Why hard rooms sound loud and smear speech
Hard surfaces — glass, painted plaster, concrete and hard floors — reflect almost all the sound that hits them, so a room full of them has very little absorption (a small A) and therefore a long reverberation time. Sound builds up instead of dying away, which is why such rooms feel loud: energy from every past syllable is still bouncing around while new sound keeps arriving.
That lingering energy also smears speech. Consonants carry most of a word's meaning, yet they are quiet and brief; when a long reverberant tail from the previous vowel is still sounding, it masks them, so words run together and intelligibility falls. Adding absorptive surfaces — panels, ceilings, soft furnishings — raises A, shortens the tail and lets consonants come through. How much each panel contributes depends on its measured αw or NRC at the mounting used.
What reverberation time feels comfortable?
There is no single 'good' reverberation time — the comfortable value depends on what the room is for. Speech spaces such as classrooms, offices, meeting rooms and call centres want a short time so words stay crisp; for ordinary new-build classrooms in England, BB93 sets the target at around 0.6 seconds. Music spaces are the opposite: a concert hall or church wants a longer time so notes bloom and blend, and a room tuned for clear speech would sound dry and lifeless for orchestral music.

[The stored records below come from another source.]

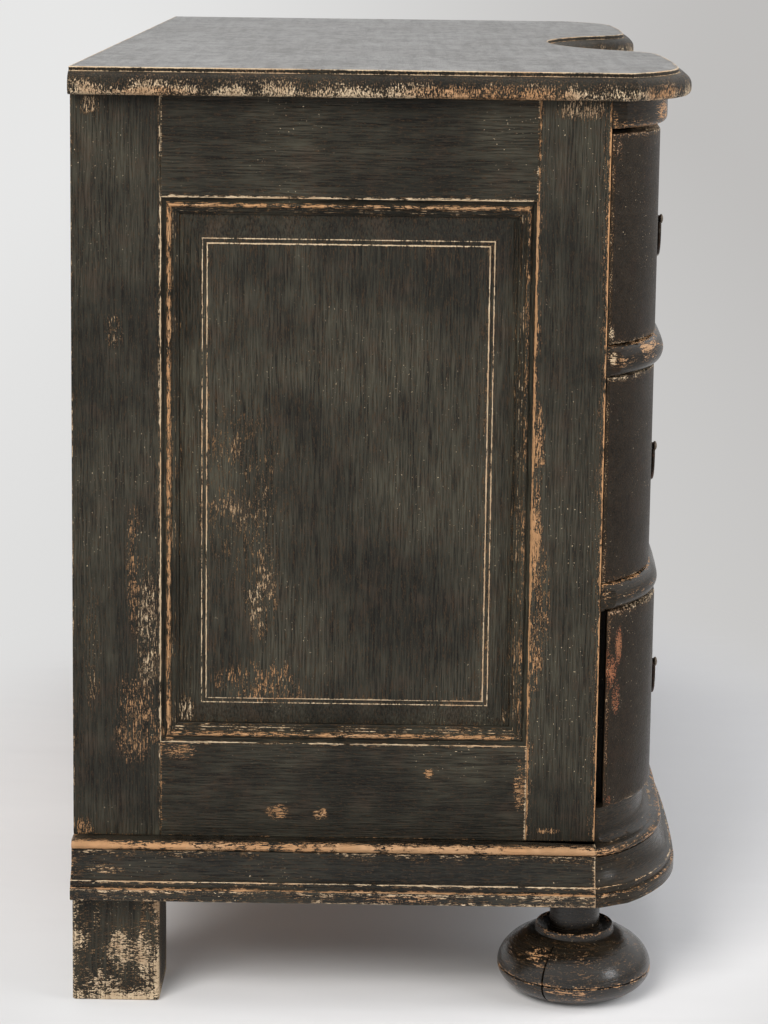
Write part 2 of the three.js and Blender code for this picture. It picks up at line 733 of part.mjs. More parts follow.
// An oval keyhole plate with a keyhole: a round eye over a slot.
function keyPlate() {
  const oval = new THREE.Shape();
  oval.absellipse(0, 0, KEYPLATE_WIDTH / 2, KEYPLATE_HEIGHT / 2, 0, 2 * Math.PI, false);
  const slot = KEYHOLE_SLOT_WIDTH / 2;
  const meet = Math.asin(slot / KEYHOLE_RADIUS);
  const eye = new THREE.Path();
  eye.moveTo(slot, -KEYHOLE_DROP);
  eye.absarc(0, 0, KEYHOLE_RADIUS, -Math.PI / 2 + meet, -Math.PI / 2 - meet + 2 * Math.PI, false);
  eye.lineTo(-slot, -KEYHOLE_DROP);
  oval.holes.push(eye);
  const plate = new THREE.ExtrudeGeometry(oval, {
    depth: PLATE_THICKNESS,
    bevelEnabled: false,
    curveSegments: KEYPLATE_ARC_STEPS,
  });
  return plate.rotateX(Math.PI / 2);
}

const commode = new THREE.Group();
const model = new THREE.Group();
commode.add(model);

function place(name, geometry, look, parent = model) {
  const mesh = new THREE.Mesh(geometry, new THREE.MeshStandardMaterial(look));
  mesh.name = name;
  parent.add(mesh);
  return mesh;
}

function placeCase() {
  place("top_board", topBoard(), paint.top);
  place("frieze", frieze(), paint.front);
  place("dividing_rail_upper", dividingRail(openings.middle.top, openings.upper.bottom), paint.front);
  place("dividing_rail_lower", dividingRail(openings.lower.top, openings.middle.bottom), paint.front);
  place("fascia", fascia(), paint.front);
  place("base_moulding_front", baseFront(), paint.front);
  place("back_panel", backPanel(), paint.inside);
  place("floor_board", floorBoard(), paint.inside);
}

function placeSide(name, mirror) {
  const turned = (geometry) => (mirror ? mirrored(geometry) : geometry);
  place("rear_stile_" + name, turned(rearStile()), paint.case);
  place("front_stile_" + name, turned(frontStile()), paint.case);
  place("side_top_rail_" + name, turned(sideTopRail()), paint.case);
  place("side_bottom_rail_" + name, turned(sideBottomRail()), paint.case);
  place("side_panel_" + name, turned(sidePanel()), paint.case);
  place("base_moulding_" + name, turned(baseSide()), paint.case);
  place("block_foot_" + name, turned(blockFoot()), paint.case);
  for (const [level, opening] of Object.entries(openings)) {
    place("runner_" + level + "_" + name, turned(runner(opening)), paint.inside);
  }
  const bun = place("bun_foot_" + name, bunFoot(), paint.case);
  bun.position.set((mirror ? -1 : 1) * (half - BUN_INSET), BUN_SETBACK, 0);
}

function placeHandle(name, side, z, drawer) {
  const handle = new THREE.Group();
  handle.position.set(side * plan.lobeX, -plan.lobeForward, z);
  drawer.add(handle);
  place("handle_plate_" + name, handlePlate(), paint.iron, handle);
  const swinging = place("bail_" + name, bail(), paint.iron, handle);
  swinging.position.y = -(RUNNING_GAP + PLATE_THICKNESS + POST_PIVOT);
}

function placeDrawer(level, pull, headGap) {
  const opening = openings[level];
  const drawer = new THREE.Group();
  drawer.position.y = -pull;
  model.add(drawer);
  const frontBottom = opening.bottom + FRONT_GAP;
  const frontTop = opening.top - headGap;
  const boxBottom = opening.bottom + RUNNING_GAP;
  const boxTop = opening.top - BOX_HEADROOM;
  place("drawer_front_" + level, drawerFront(frontBottom, frontTop), paint.front, drawer);
  place("drawer_side_left_" + level, drawerSide(-1, boxBottom, boxTop), paint.inside, drawer);
  place("drawer_side_right_" + level, drawerSide(1, boxBottom, boxTop), paint.inside, drawer);
  place("drawer_back_" + level, drawerBack(boxBottom, boxTop), paint.inside, drawer);
  place("drawer_bottom_" + level, drawerBottom(boxBottom + BOX_FLOOR_LIFT), paint.inside, drawer);
  const handleZ = (frontBottom + frontTop) / 2 + HANDLE_LIFT;
  placeHandle("left_" + level, -1, handleZ, drawer);
  placeHandle("right_" + level, 1, handleZ, drawer);
  const plate = place("keyhole_plate_" + level, keyPlate(), paint.iron, drawer);
  plate.position.set(0, -plan.keyForward - RUNNING_GAP, handleZ);
}

placeCase();
placeSide("right", false);
placeSide("left", true);
placeDrawer("upper", 0, UPPER_FRONT_GAP);
placeDrawer("middle", 0, FRONT_GAP);
placeDrawer("lower", LOWER_DRAWER_PULL, FRONT_GAP);

const box = new THREE.Box3().setFromObject(model);
model.position.y = -(box.min.y + box.max.y) / 2;

export default commode;
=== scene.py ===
# A commode with a serpentine front, in black paint worn through at its edges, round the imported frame.
# Metres, +Z up, the front faces -Y. "Forward" is the distance towards the viewer of the drawers, -Y.
import math

import bmesh
import bpy
from mathutils import Matrix, Vector


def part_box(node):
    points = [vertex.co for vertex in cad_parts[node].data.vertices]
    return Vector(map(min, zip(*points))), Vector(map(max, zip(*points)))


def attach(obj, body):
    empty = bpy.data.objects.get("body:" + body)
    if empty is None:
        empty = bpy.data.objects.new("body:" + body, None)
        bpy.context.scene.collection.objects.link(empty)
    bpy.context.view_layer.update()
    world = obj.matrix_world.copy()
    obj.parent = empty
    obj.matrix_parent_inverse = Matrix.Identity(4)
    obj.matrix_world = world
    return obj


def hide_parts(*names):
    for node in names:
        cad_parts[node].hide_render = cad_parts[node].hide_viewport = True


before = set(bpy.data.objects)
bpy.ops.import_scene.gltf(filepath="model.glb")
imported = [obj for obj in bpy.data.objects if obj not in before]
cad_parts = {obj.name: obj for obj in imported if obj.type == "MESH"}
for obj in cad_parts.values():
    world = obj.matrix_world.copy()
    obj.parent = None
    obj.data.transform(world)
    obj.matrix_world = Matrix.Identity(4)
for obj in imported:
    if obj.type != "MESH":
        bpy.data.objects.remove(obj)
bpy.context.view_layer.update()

# Places that the frame gives
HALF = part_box("front_stile_right")[1].x
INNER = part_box("front_stile_right")[0].x
FRONT_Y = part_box("front_stile_right")[0].y
BACK_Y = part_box("rear_stile_right")[1].y
CASE_DEPTH = BACK_Y - FRONT_Y

# Plan of the front, from a corner to the middle, measured forward of the stiles' front edge
FACE_START = 0.003
CORNER_RADIUS = 0.145
CORNER_ANGLE = math.radians(48)
LOBE_ANGLE = math.radians(2.5)
THROAT_RADIUS = 0.09
THROAT_ANGLE = math.radians(55)
HOLLOW_WIDTH = 0.332
HOLLOW_SAG = 0.059
CORNER_STEPS = 14
LOBE_STEPS = 6
THROAT_STEPS = 14
HOLLOW_STEPS = 16

# Side frames
FRAME_THICKNESS = HALF - INNER
MOULDING_WIDTH = 0.016
MOULDING_FALL = 0.010
MOULDING_DEPTH = 0.016
BEVEL_WIDTH = 0.021
BEVEL_RISE = 0.007
FIELD_FILLET = 0.004
FIELD_RECESS = 0.003
FIELD_STEP = 0.0015
PANEL_BACK = 0.0222
PANEL_CORNER = 0.0001
SEAM = 0.0002
RUNNING_GAP = 0.0003
ARRIS = 0.0008

# Pieces across the front
CROSS_DEPTH = 0.085
RAIL_NOSE = 0.008
RAIL_TUCK = 0.004
RAIL_STEPS = 16
FRIEZE_PROUD = 0.006
FRIEZE_BAND = 0.006
FRIEZE_ROUND = 0.007
FRIEZE_STEPS = 6
FASCIA_BAND = 0.003
FASCIA_COVE = 0.010
FASCIA_STEPS = 8
DYING_SHARE = 0.4
STEP_X = INNER - SEAM

# Base moulding
BASE_INSET = 0.040
BASE_SHELF = 0.013
BASE_BEAD = 0.009
BASE_BEAD_PROUD = 0.005
BASE_COVE_TOP = 0.016
BASE_COVE_HEIGHT = 0.025
BASE_REACH = 0.031
BASE_STEP = 0.003
BASE_UPPER_FILLET = 0.006
BASE_CHAMFER = 0.0015
BASE_STEPS = 8

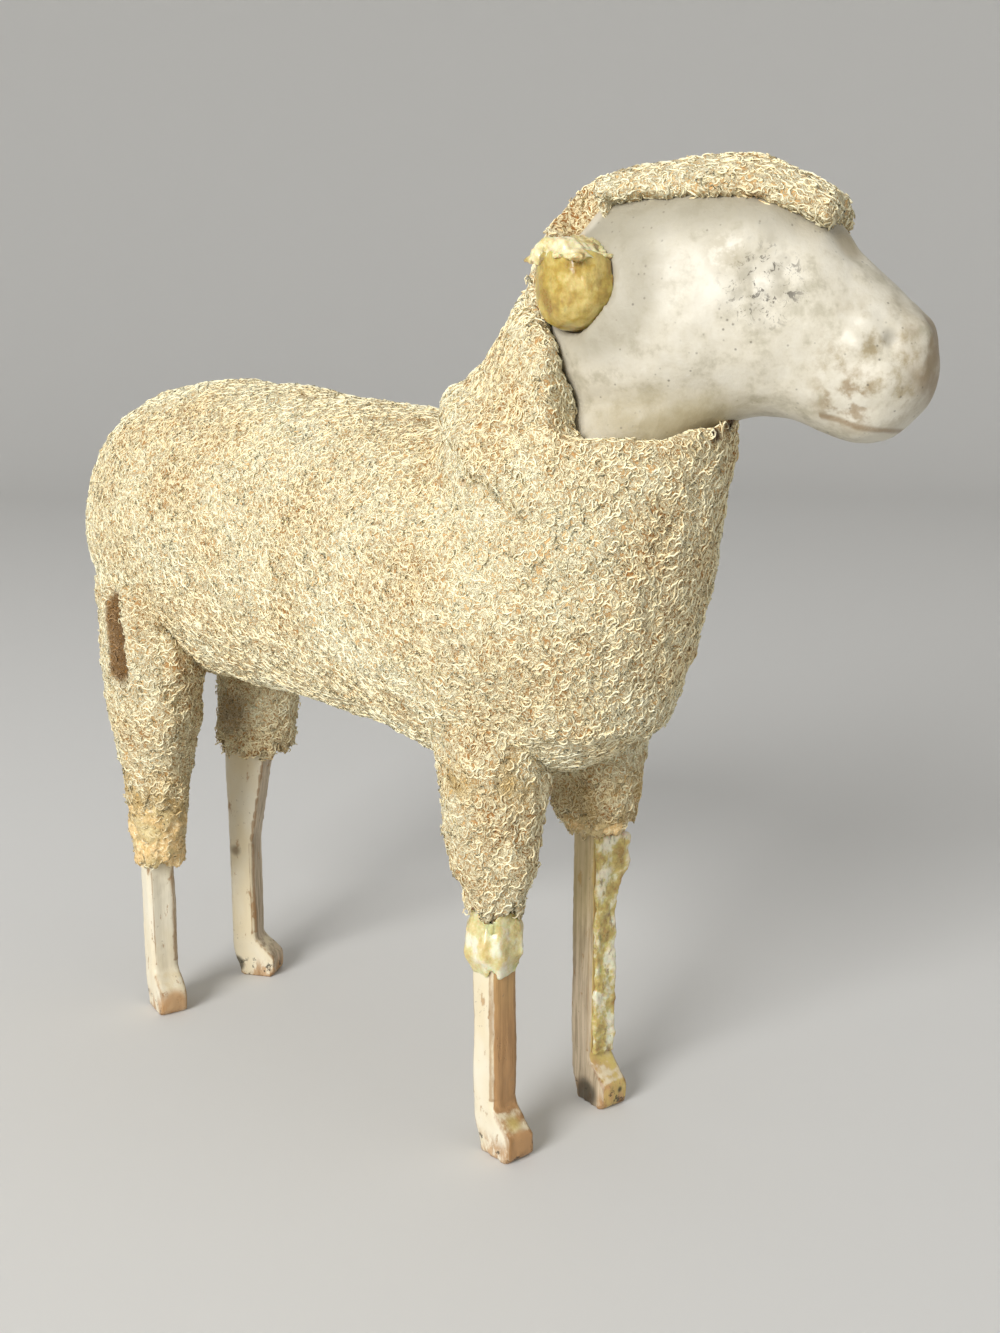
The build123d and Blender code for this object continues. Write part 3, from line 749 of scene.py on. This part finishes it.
# The proud edge of the neck's cloth over the withers, ragged along its seam
witherLip = {
    "back": (14.2, 85.4),
    "front": (44.0, 68.6),
    "height": 1.8,
    "reach": 6.0,
    "edge": 0.6,
    "lowest": 75.0,
    "fadeOver": 5,
    "ragged": (2.4, 1.3),
}

# The point that the collar's cloth makes under the chin
collarTip = {
    "middle": (45.2, 1.9, 85.6),
    "radius": 3,
    "pull": (0.5, 0, 1.9),
}

# The cleft between the tail and the right thigh; where it is deeper than bareDepth no curls grow
tailCleft = {
    "top": (-38.8, -16.4, 60.5),
    "foot": (-37.6, -16.9, 50.0),
    "radius": 2.3,
    "depth": 3.6,
    "bareDepth": 1.4,
}

# The spot behind the right ear where the crown's cloth is worn away
crownWear = {
    "middle": (29.8, -5.5, 106.2),
    "radius": 3.4,
    "depth": 7,
}

# How near the crown's cloth lies to the head where it is drawn onto it, from how far, and how
# squarely what lies further off has to look at it
crownSeat = {
    "gap": 0.05,
    "near": 0.75,
    "far": 3.0,
    "squarely": -0.8,
}

hemTears = ((1.7, 1), (0.8, 0.6))  # size and height of the tears in a hem
wallGap = 0.3  # how far off a wall the look for the next wall starts
farWall = 60  # how far that look reaches
fleeceSoftening = 3


def outerShare(form):
    # 1 on the outside of a shell, 0 where a vertex looks at another wall of it
    tree = BVHTree.FromBMesh(form)
    shares = []
    for vert in form.verts:
        hit = tree.ray_cast(vert.co + vert.normal * (wallGap * mm), vert.normal, farWall * mm)
        shares.append(0.0 if hit[0] else 1.0)
    return shares


def woolLift(place):
    # how far the matted surface rises at a place, in millimetres
    relief = fleeceRelief
    knots = relief["ground"] - abs(swell(place, *relief["knots"]))
    return swell(place, *relief["swells"]) + swell(place, *relief["lumps"]) + knots


def woolFlow(place):
    flow = fleeceFlow
    chest = min(max((place.x / mm - flow["chestFrom"]) / flow["chestOver"], 0), 1)
    along = Vector(flow["back"]).lerp(Vector(flow["chest"]), chest)
    swirl = noise.noise_vector(place / (flow["swirlSize"] * mm)) * flow["swirl"]
    return (along + swirl).normalized()


def collarPeak(place):
    away = (place / mm - Vector(collarTip["middle"])).length / collarTip["radius"]
    return Vector(collarTip["pull"]) * (max(1 - away * away, 0) * mm)


def cleftDepth(place):
    top = Vector(tailCleft["top"])
    way = Vector(tailCleft["foot"]) - top
    offset = place / mm - top
    share = min(max(offset.dot(way) / way.length_squared, 0), 1)
    away = (offset - way * share).length / tailCleft["radius"]
    return max(1 - away * away, 0) * tailCleft["depth"]


def lipLift(place):
    lip = witherLip
    (backX, backZ), (frontX, frontZ) = lip["back"], lip["front"]
    along = Vector((frontX - backX, frontZ - backZ)).normalized()
    offset = Vector((place.x / mm - backX, place.z / mm - backZ))
    above = along.x * offset.y - along.y * offset.x + swell(place, *lip["ragged"])
    if above < 0 or above > lip["reach"]:
        return 0
    near = min(above / lip["edge"], 1) * (1 - above / lip["reach"])
    high = min(max((place.z / mm - lip["lowest"]) / lip["fadeOver"], 0), 1)
    return near * high * lip["height"]


def drawn(place, pull):
    # how far a piece is drawn aside above a height, in millimetres
    return min(max((place.z / mm - pull["above"]) / pull["over"], 0), 1) * pull["by"]


def hemDrop(place, hem):
    # how far the torn lower edge hangs lower or is raised, in millimetres
    low = 1 - (place.z - hem["bottom"] * mm) / (hem["reach"] * mm)
    tear = sum(swell(place, size, height) for size, height in hemTears)
    return min(max(low, 0), 1) * (tear * hem["tear"] + hem["raised"])


def seatCrown(form):
    # the crown's underside is drawn onto the head, and its worn spot down into it
    head = formOf(nodes["head"].data)
    tree = BVHTree.FromBMesh(head)
    head.free()
    spot = Vector(crownWear["middle"])
    inwards = (Vector(headFrame["middle"]) - spot).normalized()
    for vert in form.verts:
        seat, normal = tree.find_nearest(vert.co, crownSeat["near"] * mm)[:2]
        if seat is None:
            seat, normal = tree.ray_cast(vert.co, vert.normal, crownSeat["far"] * mm)[:2]
            if seat and normal.dot(vert.normal) > crownSeat["squarely"]:
                seat = None
        if seat:
            vert.co = seat + normal * (crownSeat["gap"] * mm)
        away = (vert.co / mm - spot).length / crownWear["radius"]
        vert.co += inwards * (max(1 - away * away, 0) * crownWear["depth"] * mm)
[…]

So acoustic design aims at a target, not at maximum absorption. Over-treat a room and it can feel dead and muffled; under-treat it and speech suffers. Multi-use spaces settle on a compromise, and regulated or performance-critical rooms are modelled by a qualified acoustician against the intended use, rather than judged by a headline panel figure alone.
Reverberation is not the same as echo
In everyday speech 'echo' and 'reverberation' get used interchangeably, but acoustically they are different. Reverberation is the blur of countless reflections overlapping and merging into a smooth decay — a general property of the whole room. An echo is a single, distinct reflection that arrives late enough after the direct sound to be heard as a separate repeat, usually bouncing back off one far-off hard surface.
The distinction matters because both describe sound behaving inside a room, and neither is soundproofing. Absorptive panels reduce reverberation and tame echoes within a space, but they do not block sound travelling between rooms — that is a job for mass and construction, governed by separate standards. If your problem is noise coming through a wall rather than ringing within the room, reverberation time is the wrong measure.
Frequently asked questions
How is reverberation time measured?
On site, a calibrated sound source is switched on and then stopped while a microphone records how quickly the level falls once the source goes silent. Because reaching a full 60 dB drop above background noise can be difficult, the decay is often measured over a smaller, cleaner range and scaled up to the equivalent 60 dB time.
What is a good reverberation time for an office?
Offices are speech spaces, so they generally want a fairly short reverberation time to keep conversations and calls clear without the room feeling loud. There is no universal figure — the right target depends on the room's size, use and layout, which is what a reverberation calculator and, for critical spaces, an acoustician help you set.
Does reverberation time depend on frequency?
Yes. Most rooms reverberate for longer at low frequencies than at high ones, and absorptive materials also behave differently by frequency. That is why acoustic design looks at per-band data rather than a single average, and why a panel's absorption is reported as a curve across frequencies, not just one number.
Can acoustic panels reduce reverberation time?
Yes. Panels add absorption, which raises the value of A in Sabine's equation and so shortens the reverberation time, making speech clearer and the room feel quieter. They do not soundproof — they reduce reverberation within a room, not sound passing between rooms — and how much they help depends on their tested data and the room's volume.